Photosynthesis at the Hara Museum of Contemporary Art, visited on a Maction Planet Tokyo Private Tour

A special exhibition photo book has been produced, available in four different covers from the fantastic museum shop. The shop sells a number of unique curios and souvenirs, including one of the most eclectic selections of T-shirts outside of Maction Planet Apparel.

Keiichi Tahara is recognised as a genius of natural light photography. Sadly, he passed away on 6 June this year. Born in Kyoto in 1951,  he lived in France from 1971 to 2006, and it was there that he began his acclaimed career.
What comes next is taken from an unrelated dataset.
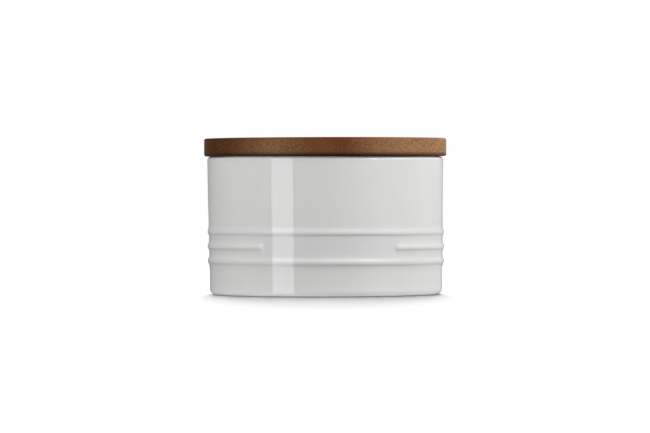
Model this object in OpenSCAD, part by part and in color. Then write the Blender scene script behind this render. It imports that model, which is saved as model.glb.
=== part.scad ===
// Round stoneware bread bin with a turned wooden lid and a silicone seal.
// Millimetres, +Z up. The origin is the centre of the foot, on the surface the bin stands on.
// The front is -Y. The staves of the lid run front to back.

/* [Crock] */
// Height of the crock, from the foot to the flat land of the rim
crock_h = 171; // [120:1:240]
// Radius of the outer wall at the rim
rim_wall_r = 146.2; // [110:0.1:190]
// How much further out the wall stands at the rim than at the foot
wall_flare = 2.6; // [0:0.1:12]
// Thickness of the wall
wall_t = 8; // [7.5:0.5:12]
// Thickness of the floor over the recess of the foot
floor_t = 8; // [5:0.5:14]
// Radius of the corner where the wall turns under to the foot
corner_round = 7.4; // [4:0.1:12]
// Radius of the rim's outer edge
rim_round = 5; // [2:0.5:5]
// Radius of the rim's inner edge
lip_round = 1.2; // [0.5:0.1:1.8]
// Radius inside, where the wall meets the floor
floor_round = 14; // [4:1:24]
// Angle by which the crock stands turned under its lid
crock_turn = 1.85; // [-180:0.05:180]

/* [Foot ring] */
// Width of the flat ring that the crock stands on
foot_ring_w = 8; // [4:0.5:20]
// Depth of the recess inside the foot ring
foot_recess = 2; // [1:0.5:4]

/* [Ribs] */
// Number of ribs round the wall
rib_n = 3; // [2:1:3]
// How far a rib stands out from the wall
rib_h = 1.8; // [0.8:0.1:2]
// Height of one rib, and the distance from one rib to the next
rib_pitch = 18; // [12:0.5:24]
// Height of the lowest rib's crest above the foot
low_rib_z = 41; // [30:1:60]
// How narrow the crest of a rib is against its foot
rib_sharpness = 1.5; // [1:0.1:2]
// The rib, counted from the lowest, that is left open across the front
open_rib = 2; // [1:1:2]
// Angle round the crock between the two ends of the open rib
open_rib_angle = 68.6; // [20:0.1:120]

/* [Lid board] */
// How far the board reaches past the wall of the crock
lid_overhang = 3.8; // [1:0.1:20]
// Thickness of the board
board_t = 22; // [16:0.5:30]
// Radius of the board's top edge
top_edge_round = 2.2; // [1:0.1:4]
// Radius of the board's bottom edge
bottom_edge_round = 2.8; // [1:0.1:4]
// Gap between the board and the rim that it rests on
seat_gap = 0.05; // [0.02:0.01:0.3]
// Number of staves glued edge to edge
stave_n = 5; // [3:1:9]

/* [Plug and seal] */
// Gap between the plug and the mouth of the crock
plug_gap = 2; // [1.5:0.1:2.5]
// Radius of the plug's bottom edge
plug_round = 1.5; // [0.5:0.1:2]
// Height of the groove that holds the seal
groove_h = 4.4; // [4:0.1:5]
// Depth of that groove
groove_depth = 3; // [2:0.1:4]
// Depth of the plug over the groove
plug_over = 3; // [1:0.1:8]
// Depth of the plug under the groove
plug_under = 3.6; // [2.5:0.1:12]
// Gap left round the seal, in its groove and in the mouth
seal_gap = 0.2; // [0.15:0.05:0.3]

/* [Hidden] */
// Height of the floor inside
floor_z = foot_recess + floor_t;
// Heights of the board's underside and upper face
board_z = crock_h + seat_gap;
lid_top_z = board_z + board_t;
// Top and bottom of the seal's groove
groove_top_z = board_z - plug_over;
groove_z = groove_top_z - groove_h;
// Height of the plug's underside
plug_z = groove_z - plug_under;
// Radius of the board
lid_r = rim_wall_r + lid_overhang;
// Width of one stave
stave_w = 2 * lid_r / stave_n;
// Height above the plain wall at which the open rib is cleared away
skin = 0.1;
// Reach of a cutting block past the face it cuts
past = 1;
// Steps in a quarter circle, in a rib, and round a turned piece
quarter_steps = 8;
rib_steps = 16;
$fn = 180;

STAVES = [for (i = [1:stave_n]) str("stave_", i)];

// Points of an arc about [x, z] with radius r, from angle a to angle b
function arc(x, z, r, a, b) =
    [for (i = [0:quarter_steps]) let (t = a + (b - a) * i / quarter_steps) [x + r * cos(t), z + r * sin(t)]];

// Radius of the plain outer wall at height z
function wall_r(z) = rim_wall_r - wall_flare * (1 - z / crock_h);

// Radius of the inside at height z
function inside_r(z) = wall_r(z) - wall_t;

// Height of the crest of a rib
function rib_z(rib) = low_rib_z + (rib - 1) * rib_pitch;

// How far a rib stands out at the height dz above or below its crest
function rib_rise(dz) = rib_h * pow((1 + cos(360 * dz / rib_pitch)) / 2, rib_sharpness);

// Points of one rib, from its foot to the foot of the next
function rib_points(rib) =
    [for (i = [1:rib_steps])
        let (dz = rib_pitch * (i / rib_steps - 1 / 2))
        let (z = rib_z(rib) + dz)
        [wall_r(z) + rib_rise(dz), z]];

// Outline of the crock's wall and floor, as radius and height
function crock_outline() =
    let (
        foot_r = wall_r(corner_round) - corner_round,
        ring_r = foot_r - foot_ring_w,
        ribs_z = rib_z(1) - rib_pitch / 2,
        rim_z = crock_h - rim_round,
        lip_r = inside_r(crock_h) + lip_round,
        floor_r = inside_r(floor_z + floor_round) - floor_round
    )
    concat(
        [[0, foot_recess]],
        arc(ring_r, foot_recess, foot_recess, 180, 270),
        arc(foot_r, corner_round, corner_round, -90, 0),
        [[wall_r(ribs_z), ribs_z]],
        [for (rib = [1:rib_n]) each rib_points(rib)],
        arc(wall_r(rim_z) - rim_round, rim_z, rim_round, 0, 90),
        arc(lip_r, crock_h - lip_round, lip_round, 90, 180),
        arc(floor_r, floor_z + floor_round, floor_round, 0, -90),
        [[0, floor_z]]
    );

// The space in front of the open rib, bounded by the rib's two round ends
module open_rib_space() {
    z = rib_z(open_rib);
    end_r = rib_pitch / 2;
    end_angle = open_rib_angle / 2 + asin(end_r / wall_r(z));
    out_r = wall_r(z) + rib_h + past;
    difference() {
        rotate([0, 0, -90 - end_angle])
            rotate_extrude(angle = 2 * end_angle)
                polygon([
                    [wall_r(z - end_r) + skin, z - end_r],
                    [out_r, z - end_r],
                    [out_r, z + end_r],
                    [wall_r(z + end_r) + skin, z + end_r]
                ]);
        for (side = [-1, 1])
            rotate([0, 0, -90 + side * end_angle])
                translate([wall_r(z) - wall_t / 2, 0, z])
                    rotate([0, 90, 0])
                        cylinder(h = wall_t, r = end_r);
    }
}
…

He received numerous awards, including the Grand Prix des Jeunes Photographes in Arles, France (1977), the Kimura Ihei Prize in Japan (1984), the Prix Nicéphore Niépce in France(1988) and the Chevalier des Arts et des Lettres in France (1993). In recent years, he added sculpture, installation and environmental art, with light always a central feature of his works. His final publication was the three-volume ‘Fin-de-Siecle’, which explores his affinity with turn of the century architecture. ‘The relationship between architecture and life did not stop with the forms of flowers, fruits, and plants, but extended to include those of the human body as well.’, he writes in the introduction to the book. These connections between light, life and the body can all be seen in this exhibition, fittingly held in a building Tahara admired.

Keiichi Tahara: Photosynthesis with Min Tanaka is on at the Hara Museum of Contemporary Art until Sunday 24 December 2017.  

This post is dedicated to Keiichi Tahara (1951-2017).